The Inquisition keeps a lot of slaves, as do most royal houses in most worlds across the Imperium. There are many groups that keep the equivalent of a slave to tend to the master's personal needs, even in the Imperial Navy. Not everyone who could have one has one, though, as some Inquisitors are too deep in the mud to have a menial trudging along with them blowing their cover... and some people disdain slavery, so they don't keep a slave, or if they have the authority, they won't suffer slaves in their presence.

That said, it varies from world to world, but the Imperium no longer holds slavery to be illegal... just a fact of life.

EDIT: It should be noted that you can't enslave someone with Imperial Citizen status, they have to do something that warrants stripping them of said status (though, that could be something as simple as going into severe debt, but I'd figure debt would be temporary enslavement, as the slave would be freed once his debt was paid off... no?).


----------



## Baron Spikey (Mar 26, 2008)

Belthazor Aurellius you forgot one Imperial Organisation that uses vast amounts of slave power, and can press even the most innocent of Imperial Citizens into slavery.

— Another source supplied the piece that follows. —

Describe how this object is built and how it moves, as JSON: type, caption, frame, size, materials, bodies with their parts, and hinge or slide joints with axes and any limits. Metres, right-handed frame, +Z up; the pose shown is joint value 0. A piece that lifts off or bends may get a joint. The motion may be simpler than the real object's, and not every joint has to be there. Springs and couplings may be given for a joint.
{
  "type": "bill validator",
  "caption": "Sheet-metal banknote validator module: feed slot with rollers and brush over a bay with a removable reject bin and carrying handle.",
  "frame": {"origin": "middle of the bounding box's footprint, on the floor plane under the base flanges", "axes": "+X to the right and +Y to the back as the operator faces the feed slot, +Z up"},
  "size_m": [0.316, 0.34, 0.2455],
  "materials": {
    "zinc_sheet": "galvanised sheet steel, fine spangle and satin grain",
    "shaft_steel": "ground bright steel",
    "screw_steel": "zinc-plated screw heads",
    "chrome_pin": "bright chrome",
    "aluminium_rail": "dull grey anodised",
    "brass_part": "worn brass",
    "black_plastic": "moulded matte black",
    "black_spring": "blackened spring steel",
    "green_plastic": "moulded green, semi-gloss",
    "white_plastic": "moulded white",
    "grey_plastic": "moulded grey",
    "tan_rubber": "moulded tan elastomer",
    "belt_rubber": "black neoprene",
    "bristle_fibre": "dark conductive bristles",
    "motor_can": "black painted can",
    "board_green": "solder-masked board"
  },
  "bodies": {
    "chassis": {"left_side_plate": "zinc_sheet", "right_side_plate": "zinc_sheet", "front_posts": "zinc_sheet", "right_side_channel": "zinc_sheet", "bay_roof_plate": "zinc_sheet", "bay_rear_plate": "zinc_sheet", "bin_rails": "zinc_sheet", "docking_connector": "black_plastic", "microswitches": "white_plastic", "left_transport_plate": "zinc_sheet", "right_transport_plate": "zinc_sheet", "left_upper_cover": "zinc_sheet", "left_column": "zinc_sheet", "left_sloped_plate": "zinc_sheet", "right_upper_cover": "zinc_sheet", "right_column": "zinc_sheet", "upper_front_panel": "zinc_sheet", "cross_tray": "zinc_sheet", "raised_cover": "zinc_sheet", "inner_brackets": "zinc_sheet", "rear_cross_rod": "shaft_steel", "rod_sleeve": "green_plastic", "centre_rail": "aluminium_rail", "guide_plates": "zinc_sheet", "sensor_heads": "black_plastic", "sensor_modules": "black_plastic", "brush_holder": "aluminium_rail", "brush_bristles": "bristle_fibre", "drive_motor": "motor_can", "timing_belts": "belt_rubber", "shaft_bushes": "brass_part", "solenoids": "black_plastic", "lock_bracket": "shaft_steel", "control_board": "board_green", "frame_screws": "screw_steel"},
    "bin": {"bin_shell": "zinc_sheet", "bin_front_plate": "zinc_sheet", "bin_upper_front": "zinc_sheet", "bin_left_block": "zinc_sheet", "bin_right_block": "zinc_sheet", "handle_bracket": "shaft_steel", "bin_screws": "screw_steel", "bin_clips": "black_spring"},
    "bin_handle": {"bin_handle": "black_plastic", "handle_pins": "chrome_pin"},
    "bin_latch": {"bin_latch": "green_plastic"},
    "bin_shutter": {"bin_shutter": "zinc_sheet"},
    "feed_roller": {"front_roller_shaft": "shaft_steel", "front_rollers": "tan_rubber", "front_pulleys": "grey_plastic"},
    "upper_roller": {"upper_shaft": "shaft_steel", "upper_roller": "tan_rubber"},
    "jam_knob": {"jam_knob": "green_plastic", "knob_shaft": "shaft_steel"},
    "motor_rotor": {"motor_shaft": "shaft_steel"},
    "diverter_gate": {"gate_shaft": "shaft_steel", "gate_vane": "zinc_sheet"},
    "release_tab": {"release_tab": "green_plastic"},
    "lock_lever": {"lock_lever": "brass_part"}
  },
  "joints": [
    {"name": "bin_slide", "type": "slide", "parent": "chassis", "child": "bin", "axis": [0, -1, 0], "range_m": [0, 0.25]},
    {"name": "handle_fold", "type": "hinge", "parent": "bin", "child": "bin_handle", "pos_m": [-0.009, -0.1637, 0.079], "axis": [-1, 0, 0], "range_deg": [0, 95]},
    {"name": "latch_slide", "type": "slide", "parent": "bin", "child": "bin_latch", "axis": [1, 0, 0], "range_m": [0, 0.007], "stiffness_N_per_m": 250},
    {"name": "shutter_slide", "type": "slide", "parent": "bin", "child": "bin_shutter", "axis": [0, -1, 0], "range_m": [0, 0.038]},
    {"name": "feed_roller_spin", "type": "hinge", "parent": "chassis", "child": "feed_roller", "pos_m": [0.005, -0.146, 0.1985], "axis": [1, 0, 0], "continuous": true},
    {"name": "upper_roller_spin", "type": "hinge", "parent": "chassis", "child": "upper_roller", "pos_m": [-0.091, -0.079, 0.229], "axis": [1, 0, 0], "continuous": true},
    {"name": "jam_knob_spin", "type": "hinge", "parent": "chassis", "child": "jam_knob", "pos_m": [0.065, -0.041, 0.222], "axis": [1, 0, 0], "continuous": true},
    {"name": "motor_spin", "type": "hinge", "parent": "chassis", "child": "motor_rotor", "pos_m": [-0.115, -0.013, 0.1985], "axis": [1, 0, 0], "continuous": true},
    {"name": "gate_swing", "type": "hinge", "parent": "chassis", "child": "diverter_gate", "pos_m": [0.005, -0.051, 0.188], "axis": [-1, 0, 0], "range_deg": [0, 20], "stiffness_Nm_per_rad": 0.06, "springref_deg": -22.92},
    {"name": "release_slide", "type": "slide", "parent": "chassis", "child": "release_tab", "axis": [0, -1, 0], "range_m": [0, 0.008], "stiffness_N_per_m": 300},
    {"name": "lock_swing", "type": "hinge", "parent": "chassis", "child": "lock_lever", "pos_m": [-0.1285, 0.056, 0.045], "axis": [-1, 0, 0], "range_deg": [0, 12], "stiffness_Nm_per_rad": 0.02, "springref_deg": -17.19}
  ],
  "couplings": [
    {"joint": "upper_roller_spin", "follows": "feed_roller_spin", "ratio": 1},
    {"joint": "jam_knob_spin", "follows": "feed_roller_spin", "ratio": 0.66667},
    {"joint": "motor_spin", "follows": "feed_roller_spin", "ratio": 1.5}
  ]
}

The Imperial Navy, the larger ships have thousands and thousands of slaves, some are prisoners sentenced to serve out their- life- sentences on board, others citizens that were press-ganged when the ship made port...the Navy is nothing if not ruthless in order to keep it's man power up.


----------



## calon (Jul 12, 2010)

Many servitors are easily considered slaves, also. Those that resemble human figures probably were at one point. It is not uncommon for the Techpriests to mind wipe someone, then convert them into a servant. If a person had at any time committed a crime against the Techpriests, or, offended them, than it is likely that they found themselves without past memories, freewill, limbs, and the such. Criminals that have been converted for servitor use are always branded with a tattoo. While they may have no memory of their former actions, they are none the less criminals.


----------



## locustgate (Dec 6, 2009)

Aren't servitors more or less robots: no emotions barely able to perform the most basic functions, without instructions?


----------



## Belthazor Aurellius (Jan 16, 2009)

To some extent... AI is illegal in the Imperium, on the level with the heresy of rebellion or chaos worship. Some servitors have to be "slaved" to a controller, literally because they _are_ machines that resemble humans, other servitors are humans who have had portions of their brains removed, mechanical enhancements to their bodies and are, were it not for their lack of mind power, bionic superhumans... But, again, lacking mind power, they can usually comprehend only the simplest commands, such as "weld (insert object name) onto (insert surface indication)."


----------